Exercise directions: All of the material below is to be repeated exactly.

>> Begin

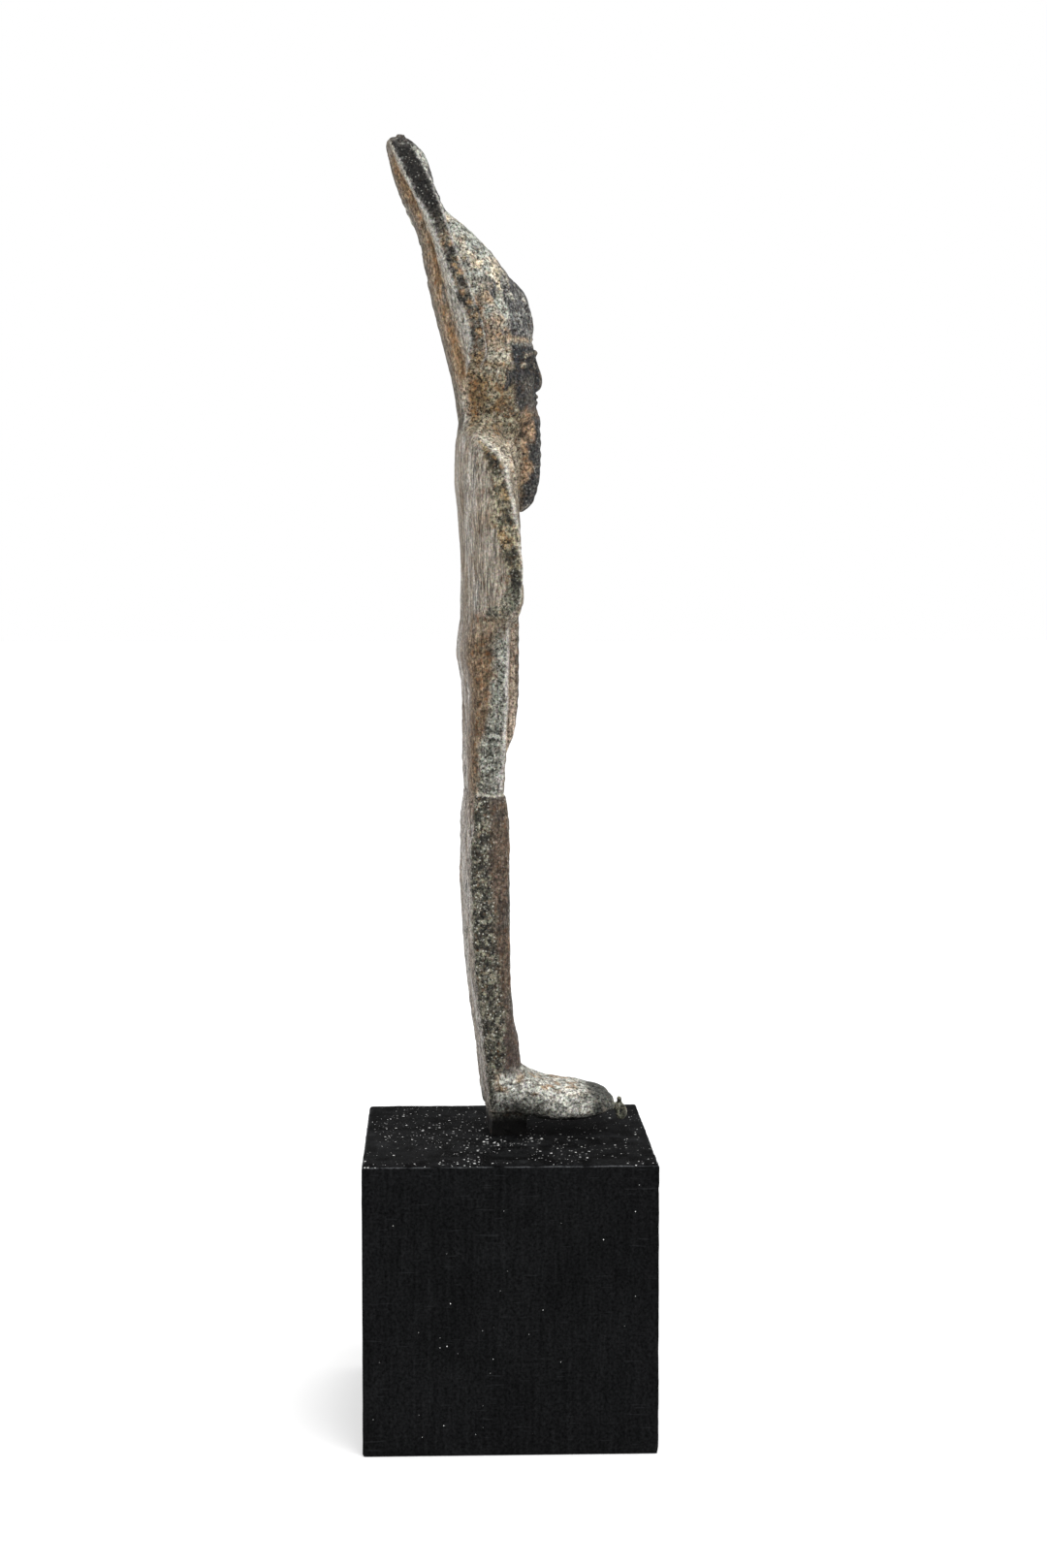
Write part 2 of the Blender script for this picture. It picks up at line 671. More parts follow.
def figure_finish(p, n, stands):
    """The patina at each point: its colour, and how much of each fine marking it carries."""
    side, forward, z = np.abs(p[:, 0]), -p[:, 1], p[:, 2]
    facing, outward = -n[:, 1], np.abs(n[:, 0])
    broad, patch, blot = fractal(p, 9, 41), fractal(p, 3.2, 44), fractal(p, 1.3, 47)
    colour = np.tile(PATINA_LIGHT * srgb(152, 143, 129), (len(p), 1))
    starting = {"streaks": 0.9, "pepper": 0.35, "ochre": 0.18, "pits": 0.2, "grains": 0.0}
    marks = {name: np.full(len(p), amount) for name, amount in starting.items()}

    def lay(mask, tone, **amounts):
        mask = np.clip(mask, 0, 1)
        colour[:] += mask[:, None] * (PATINA_LIGHT * srgb(*tone) - colour)
        for name, amount in amounts.items():
            marks[name] += mask * (amount - marks[name])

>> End

Result:
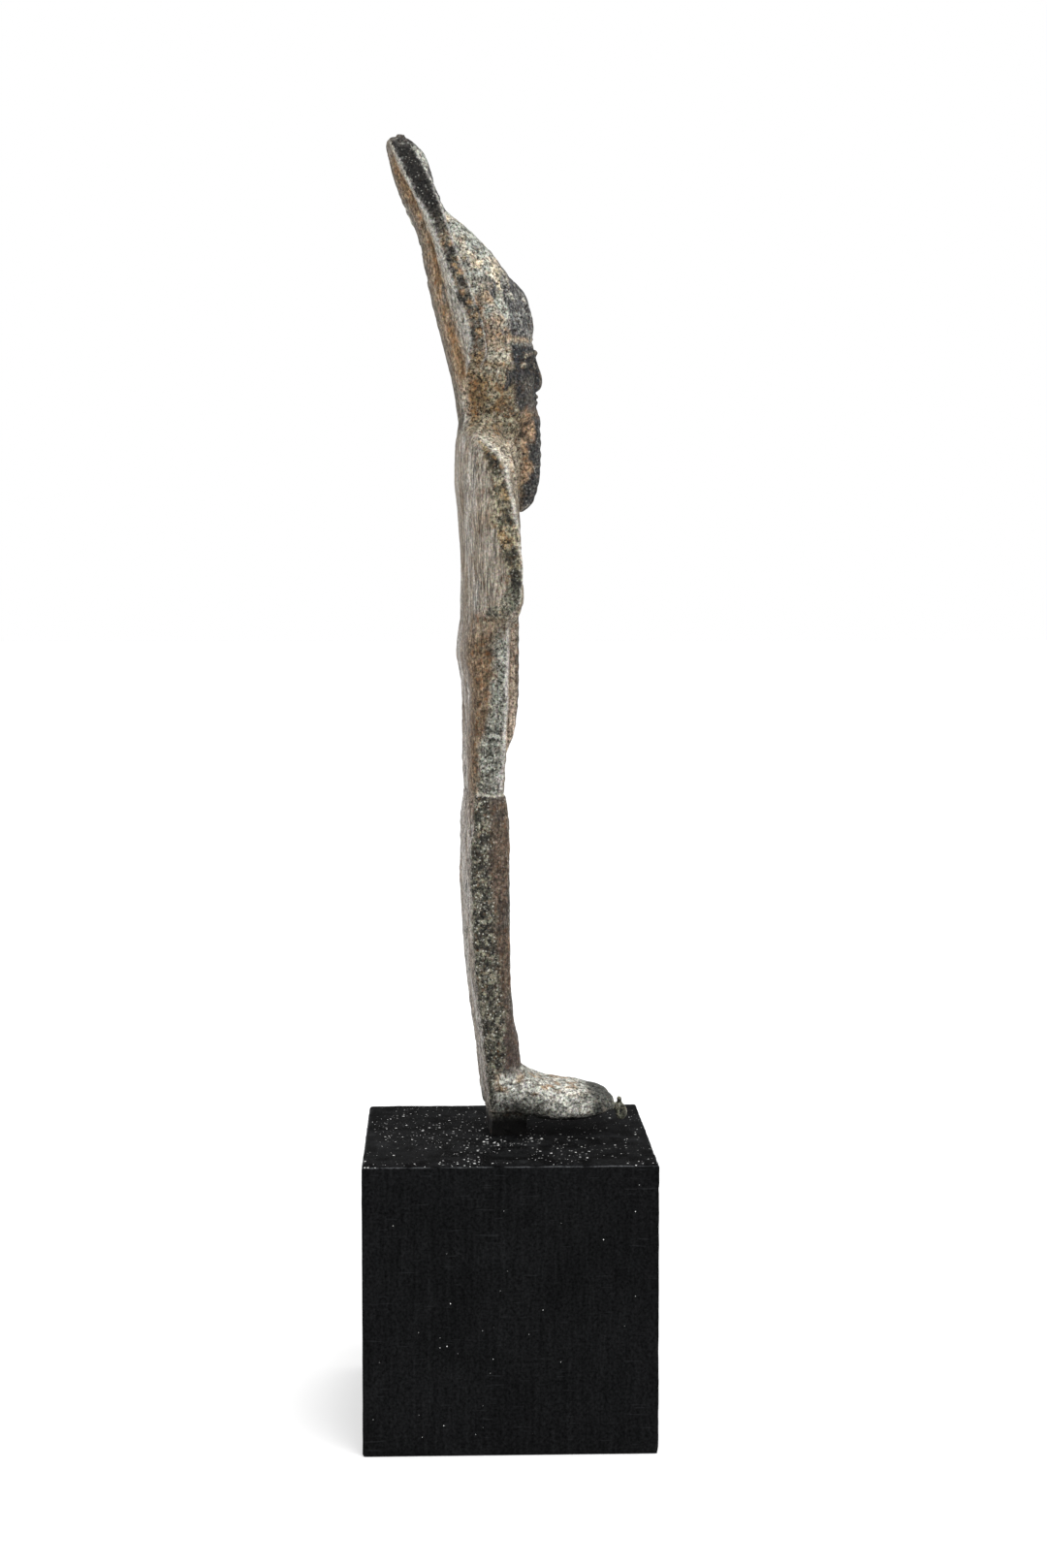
Write part 2 of the Blender script for this picture. It picks up at line 671. More parts follow.
def figure_finish(p, n, stands):
    """The patina at each point: its colour, and how much of each fine marking it carries."""
    side, forward, z = np.abs(p[:, 0]), -p[:, 1], p[:, 2]
    facing, outward = -n[:, 1], np.abs(n[:, 0])
    broad, patch, blot = fractal(p, 9, 41), fractal(p, 3.2, 44), fractal(p, 1.3, 47)
    colour = np.tile(PATINA_LIGHT * srgb(152, 143, 129), (len(p), 1))
    starting = {"streaks": 0.9, "pepper": 0.35, "ochre": 0.18, "pits": 0.2, "grains": 0.0}
    marks = {name: np.full(len(p), amount) for name, amount in starting.items()}

    def lay(mask, tone, **amounts):
        mask = np.clip(mask, 0, 1)
        colour[:] += mask[:, None] * (PATINA_LIGHT * srgb(*tone) - colour)
        for name, amount in amounts.items():
            marks[name] += mask * (amount - marks[name])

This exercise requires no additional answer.